No, that's...probably for the best. I don't-

[ he goes quiet again, shaking his head before he takes a breath. like if he waits for long enough, it'll all just pass. and maybe it will, but for now it hangs in the air like a malfunctioned stink bomb. it makes james want to screw up his face, to run for the next room, but that'd be ridiculous.

so instead, he tries to clear the air. there's no use staying mad and even if there's still that weight in his chest and on his shoulders, he can keep moving on. ]
'course I couldn't get a bloody Hogsmeade trip.
doggedly: (pic#3067301)

[personal profile] doggedly 2013-11-07 03:19 pm (UTC)(link)
[Anger is just filling in for everything else that he's feeling, all the little touches of sadness and desperation that he hates feeling. There's no world where James dislikes him--the idea is unimaginable--but that doesn't mean there's not a world where James could be well and truly angry with him, angry enough to give him a cold shoulder for a bit. Under normal circumstances, Sirius wouldn't care so much about that--let him sulk--but space is far from normal. He's already had James angry with him. The thought of that again is discomfiting, to say the very least.

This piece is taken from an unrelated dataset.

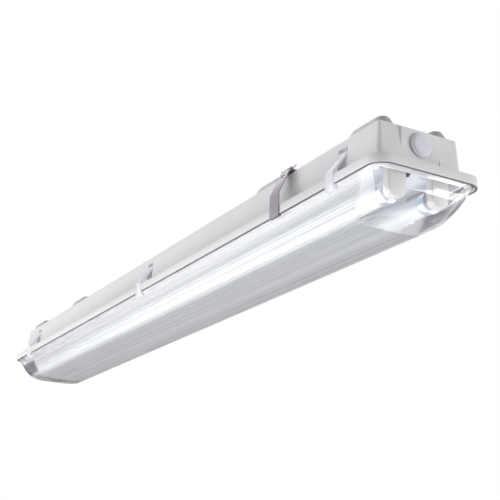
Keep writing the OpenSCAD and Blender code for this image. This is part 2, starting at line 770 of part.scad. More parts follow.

(And it's not his fault, really. He feels guilty, but guilty because of Remus, because James found out and disapproves. He doesn't feel at all guilty over Snape. He doesn't deserve it.)

So thank God, then, that James breaks a bit of the tension with that line. Sirius glances over at him, sharply, as if he's got to determine whether James means it or not.]


Yeah, well. You were there, for all the Hogsmeade trips.

[If he's trying to move on, then it's not going to last, right? Because they're James and Sirius. Nothing like this lasts between them.]